The flick is essentially a two-man show with Downey and Galifianakis playing off one another for almost the entire movie’s running time, and they succeed immensely in that regard. Downey’s Highman is an ill-tempered but nice guy who grows increasingly frustrated with the strange and aloof Tremblay. Galifianakis employs his now-famous non sequitur humor to great effect. Whenever a scene is about to get sentimental, he quickly injects a dose of humor. There is a scene where Downey reveals his father’s abandonment and Galifianakis  laughs, saying his father would never do that because unlike Highman’s, his father actually loved him.

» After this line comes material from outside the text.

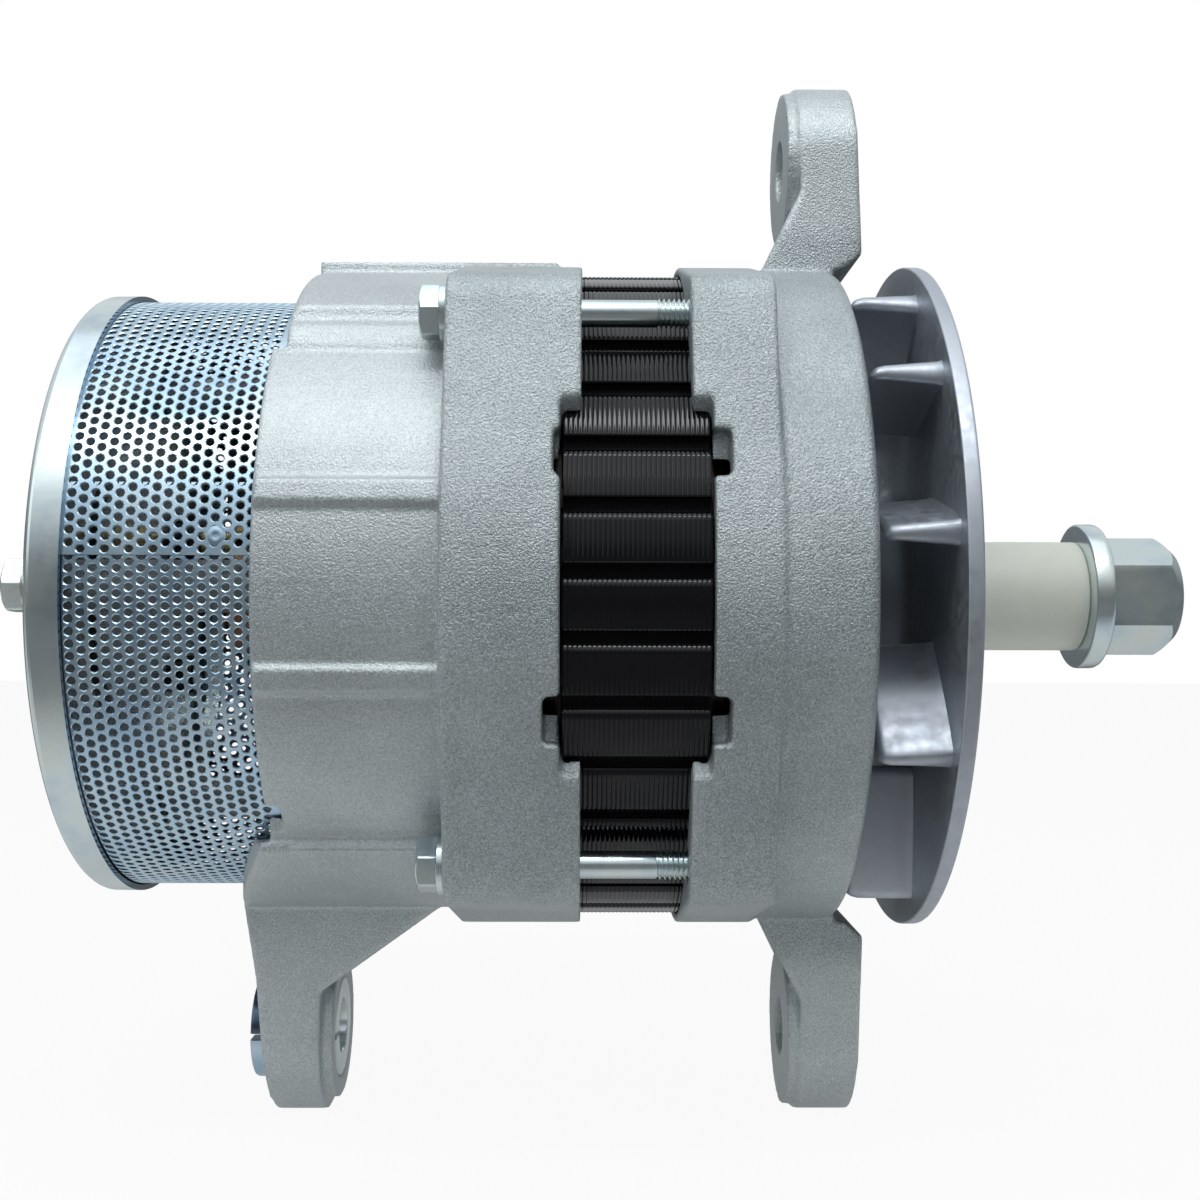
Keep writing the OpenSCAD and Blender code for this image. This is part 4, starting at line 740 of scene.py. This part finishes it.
# The studs: place, x of the insulator's face, of the outer nut's end, of the tip and of the root
OUTPUT_AT, RELAY_AT = spot(44, 20), (40, -20)
OUTPUT_FACE, OUTPUT_NUT_END, OUTPUT_TIP, OUTPUT_ROOT = -120.15, -126.15, -134.15, -73.6
RELAY_FACE, RELAY_NUT_END, RELAY_TIP, RELAY_ROOT = -119.15, -123.15, -128.15, -107.95
OUTPUT_NUTS = ((OUTPUT_FACE, OUTPUT_NUT_END), (-85.6, -90.6))
RELAY_NUTS = ((RELAY_FACE, RELAY_NUT_END), (-110.95, RELAY_ROOT))

put("output_stud", [threaded(OUTPUT_NUT_END, OUTPUT_TIP, 3.98, 1.25, 0.6, OUTPUT_AT),
                    rod(OUTPUT_NUT_END - 0.15, OUTPUT_ROOT, 3.58, 40, OUTPUT_AT),
                    hex_piece(OUTPUT_ROOT, -69.6, 12, OUTPUT_AT, bevel1=0.5)], "stator_body")
put("output_nuts", [hex_piece(x0, x1, 13, OUTPUT_AT, 8, bore=3.6, bevel0=0.4, bevel1=0.6,
                              soft=0.3, dome=0.3, face=0.95)
                    for x0, x1 in OUTPUT_NUTS], "stator_body")
put("relay_stud", [threaded(RELAY_NUT_END, RELAY_TIP, 2.48, 0.8, 0.4, RELAY_AT),
                   rod(RELAY_NUT_END - 0.15, RELAY_ROOT, 2.18, 32, RELAY_AT)], "stator_body")
put("relay_nuts", [hex_piece(x0, x1, 8, RELAY_AT, 20, bore=2.2, bevel0=0.4, bevel1=0.6,
                             soft=0.2, dome=0.2, face=0.95)
                   for x0, x1 in RELAY_NUTS], "stator_body")
put("output_insulator", [collar(OUTPUT_FACE, COVER_FACE, 3.7, 11, OUTPUT_AT, 0.8,
                                [(COVER_FACE, 6.9), (-109.95, 6.9)])], "stator_body")
put("relay_insulator", [collar(RELAY_FACE, COVER_FACE, 2.2, 7.5, RELAY_AT, 0.6,
                               [(COVER_FACE, 4.9), (-110.95, 4.9)])], "stator_body")


def split_bush():
    """Bevelled tube with a slit on the viewed side: the slit's half angle is
    asin(half width / r)."""
    x0, x1, bore, out, bevel, soft, half_slit, steps = -85.2, -65.8, 6.1, 11.48, 0.8, 0.5, 0.75, 97
    edge, lip = bevel * 0.3, 0.15
    outer = [(x0, out - bevel - 0.3), (x0, out - bevel), (x0 + edge, out - edge),
             (x0 + bevel, out), (x1 - bevel, out), (x1 - edge, out - edge),
             (x1, out - bevel), (x1, out - bevel - 0.3)]
    inner = [(x0, bore + 0.8), (x0, bore + soft), (x0 + lip, bore + lip), (x0 + soft, bore),
             (x1 - soft, bore), (x1 - lip, bore + lip), (x1, bore + soft), (x1, bore + 0.8)]
    x, r = np.array(outer + inner[::-1]).T[:, :, None]
    slit = np.degrees(np.arcsin(half_slit / r))
    a = np.radians(180 + slit + (360 - 2 * slit) * np.linspace(0, 1, steps))
    count = len(x)
    k = np.arange(count // 2 - 1)
    cut = np.stack([k, k + 1, count - 2 - k, count - 1 - k], -1) * steps
    faces = [grid_faces(count, steps, True), cut, cut + steps - 1]
    return turned(x, r, a, (0, -PIVOT_DROP)), np.concatenate(faces)


def tube(x0, x1, start, bore, radius, soft):
    """Turned ring with softened corners, whose profile starts at the radius start on the face
    x0."""
    corners = [(x0, start), (x0, bore), (x0, radius), (x1, radius), (x1, bore), (x0, bore),
               (x0, start)]
    return lathe(rounded(corners, [0, *soft, 0, 0])[1:-1], 128, closed=True)


SLEEVE_END, NUT_BACK, NUT_END = 105.45, 110.25, 127.85
put("pivot_bush", [split_bush()], "bush_body")
put("shaft_nut", [hex_piece(NUT_BACK, NUT_END, 24, bore=7.92, bevel0=0.15, bevel1=0.95, soft=0.3,
                            dome=0.8, face=0.88)], "rotor")
put("shaft_washer", [tube(SLEEVE_END, NUT_BACK, 9, 8.2, 16.95, (0.3, 0.7, 1.4, 0.3))], "rotor")
put("shaft_sleeve", [tube(FAN_FRONT, SLEEVE_END, 12, 11.14, 12.75, (0.1, 0.35, 0.6, 0.1))],
    "rotor")


# Brush springs: helices between the spring floor and the spring top

SPRING_FLOOR, SPRING_TOP, COIL_R, WIRE_R, COILS = 31.05, 42.0, 2.1, 0.42, 7.5
COIL_STEPS, WIRE_SIDES = 28, 12


def spring_path(x):
    """Helix about z: end coils lie flat, and between them z rises evenly with the turn t."""
    t = np.linspace(0, COILS, int(COILS * COIL_STEPS) + 1)
    rise = np.clip((t - 1) / (COILS - 2), 0, 1)
    rise = 0.09 * np.minimum(t, 1) + 0.82 * rise + 0.09 * np.clip(t - COILS + 1, 0, 1)
    z = SPRING_FLOOR + WIRE_R + (SPRING_TOP - SPRING_FLOOR - 2 * WIRE_R) * rise
    return np.stack([x + COIL_R * np.cos(2 * np.pi * t), COIL_R * np.sin(2 * np.pi * t), z], -1)


def wire(path):
    """Round wire along a path of points P: the ring P + r (cos a side + sin a other), where side
    and other stand square to the path. Its ends are drawn in to a point."""
    along = np.gradient(path, axis=0)
    along /= np.linalg.norm(along, axis=1)[:, None]
    side = np.cross(along, [0.31, 0.22, 0.93])
    side /= np.linalg.norm(side, axis=1)[:, None]
    other = np.cross(along, side)
    a = np.linspace(0, 2 * np.pi, WIRE_SIDES, endpoint=False)[:, None]
    ring = path[:, None] + WIRE_R * (np.cos(a) * side[:, None] + np.sin(a) * other[:, None])
    ends = [np.repeat(path[end, None], WIRE_SIDES, 1) for end in (slice(0, 1), slice(-1, None))]
    ring = np.concatenate([ends[0], ring, ends[1]])
    return place(*np.moveaxis(ring, -1, 0)), grid_faces(len(ring), WIRE_SIDES, False, True)


for letter, ring_x in (("a", -75.6), ("b", -86.6)):
    spring = put("brush_spring_" + letter, [wire(spring_path(ring_x))], "stator_body", sharp=60)
    tuple(place(ring_x, 0, 42.05))
    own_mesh(spring)


# Camera, at the photograph's viewing angle

FOCAL_PIXELS, IMAGE_PIXELS, SENSOR_MM = 1515, 1200, 36
CAMERA_AT = (-10.1, -356.5, -1.95)
ORBIT = math.radians(1.1)
YAW, PITCH, ROLL = 0.0108, 0.0021, 0.0031


def swung(one, other, angle):
    """Two square directions turned in their plane: one cos a + other sin a, and
    other cos a - one sin a."""
    return (math.cos(angle) * one + math.sin(angle) * other,
            math.cos(angle) * other - math.sin(angle) * one)


def make_camera():
    """Camera basis from yaw, pitch and roll, then turned about the rotor axis by the orbit."""
    ahead = Vector((math.sin(YAW), math.cos(YAW), 0))
    right = Vector((math.cos(YAW), -math.sin(YAW), 0))
    ahead, up = swung(ahead, Vector((0, 0, 1)), PITCH)
    right, up = swung(right, up, ROLL)
    turn = Matrix.Rotation(ORBIT, 3, "X")
    at, ahead, right, up = (turn @ v for v in (Vector(CAMERA_AT), ahead, right, up))
    data = bpy.data.cameras.new("camera")
    data.lens = SENSOR_MM * FOCAL_PIXELS / IMAGE_PIXELS
    data.sensor_width = SENSOR_MM
    data.clip_start, data.clip_end = 0.01, 20
    camera = bpy.data.objects.new("camera", data)
    bpy.context.scene.collection.objects.link(camera)
    basis = Matrix((right, up, -ahead)).transposed().to_4x4()
    basis.translation = Vector(place(*at).tolist())
    camera.matrix_world = basis
    bpy.context.scene.camera = camera


make_camera()


# Studio: white world, pale floor, soft lamps

LAMP_COLOUR, LAMP_AIM = (0.95, 0.985, 1.0), (-0.05, 0, 0.1)
SKY_TINT = (0.93, 0.985, 1.02)
FLOOR_HALF, FLOOR_TONE, FLOOR_NEAR, FLOOR_FAR = 3, 0.8, 0.08, 0.19
FLOOR_BOUNCE, FLOOR_SEEN, FLOOR_GLOW = 0.24, 0.93, 0.25


def area_lamp(name, at, size, watts):
    """A rectangular area lamp at a place in the part's frame, turned to the part."""
    data = bpy.data.lights.new(name, "AREA")
    data.shape = "RECTANGLE"
    data.size, data.size_y = size
    data.color = LAMP_COLOUR
    data.energy = watts
    lamp = bpy.data.objects.new(name, data)
    lamp.location = at
    lamp.rotation_euler = (Vector(LAMP_AIM) - Vector(at)).to_track_quat("-Z", "Y").to_euler()
    bpy.context.scene.collection.objects.link(lamp)


def make_world():
    """The world is white to the camera, and a soft top-to-bottom gradient as light and in
    reflections."""
    world = bpy.data.worlds.new("studio")
    bpy.context.scene.world = world
    n = Nodes(world)
    n.tree.nodes.clear()
    height = n.scaled(n.axes("Generated")["Z"], 0, 1, -1, 1)

    def sky(stops):
        """Background whose tone goes with the height."""
        tones = [(at, [tone * tint for tint in SKY_TINT]) for at, tone in stops]
        return n.add("Background", n.ramp(height, tones)).outputs[0]

    light = sky([(0.0, 0.36), (0.42, 0.27), (0.62, 0.20), (1.0, 0.42)])
    mirror = sky([(0.0, 0.36), (0.42, 0.22), (0.58, 0.19), (0.76, 0.85), (1.0, 0.75)])
    white = n.add("Background", (1, 1, 1, 1)).outputs[0]
    path = n.add("LightPath").outputs
    clear = n.math("MAXIMUM", path["Is Glossy Ray"], path["Is Transmission Ray"])
    seen = n.blend(clear, light, mirror, "MixShader")
    n.add("OutputWorld", n.blend(path["Is Camera Ray"], seen, white, "MixShader"))


def make_floor():
    """Pale floor under the part, which keeps the part's shadow and glows to the camera. For other
    rays it darkens away from the part, so that it throws little light up at the lower side."""
    z = cad_low[2]
    corners = [(x * FLOOR_HALF, y * FLOOR_HALF, z) for x, y in ((-1, -1), (1, -1), (1, 1), (-1, 1))]
    floor = bpy.data.objects.new("floor", bpy.data.meshes.new("floor"))
    floor.data.from_pydata(corners, [], [(0, 1, 2, 3)])
    bpy.context.scene.collection.objects.link(floor)
    n = new_material("pale_floor", (FLOOR_TONE,) * 3, 0.0, 0.9)
    camera_ray = n.add("LightPath").outputs["Is Camera Ray"]
    away = n.math("ABSOLUTE", n.axes()["Y"])
    under = n.scaled(away, 1.0, FLOOR_BOUNCE, FLOOR_NEAR, FLOOR_FAR)
    tone = n.math("MULTIPLY", n.math("MAXIMUM", camera_ray, under), FLOOR_TONE)
    n.to(tone, "Base Color")
    glow = n.math("MAXIMUM", n.math("MULTIPLY", camera_ray, FLOOR_SEEN),
                  n.math("MULTIPLY", under, FLOOR_GLOW))
    surface = n.blend(glow, n.shader.outputs[0], n.add("Emission").outputs[0], "MixShader")
    n.feed(surface, n.tree.nodes["Material Output"].inputs[0])
    floor.data.materials.append(n.owner)


make_world()
area_lamp("key_lamp", (-0.10, -0.24, 0.74), (1.0, 0.9), 1.7)
area_lamp("strip_lamp", (-0.05, -0.385, 0.675), (0.7, 0.10), 1.5)
area_lamp("side_lamp", (-0.9, -0.5, 0.5), (0.6, 0.6), 0.8)
make_floor()

bpy.context.scene.view_settings.view_transform = "Standard"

Downey is left mostly to play the straight man to Galifianakis ’s antics, but he pulls of Highman’s more antagonistic moments without becoming unlikable. It’s not until a scene wherein Downey inadvertently gets high from Tremblay’s marijuana that we start seeing his zanier side; the audience is treated to a hyper drive-like vision with Galifianakis  eerily singing along with Pink Floyd. The duo also delivers in the physical comedy department by punching children, getting a beat down from the handicapped and trashing a few cars along the way.

The supporting cast members are not given much to do and some of their appearances are more memorable than others, such as Danny McBride as a handicapped war veteran who does his intolerant jerk shtick and delivers the first of many beatings the duo receives. Less memorable are Jamie Foxx and Juliette Lewis whose characters only serve to move the plot along, but the issue is more in the nature of their limited roles.  Also, the beautiful Michelle Monaghan does her best as Downey’s pregnant wife, but the story doesn’t give her much to work with.

In between all the jokes, the movie tries to convince the audience that the leads can overcome their differences and become lifelong friends, but the movie loses itself. Galifianakis ’s character might be a lovable loser, but Downey’s Highman has saintly patience to remain with the chaotic Tremblay.  A restraining order seemed more likely to be issued to the pair and for both to be locked up for a couple of years.

As a movie examining unlikely friendships, the movie fails. In spite of that, Galifianakis and Downey manage to keep you laughing up to the credits. The pair may not get you where you want to go in time or in one piece, but you’ll definitely remember the journey.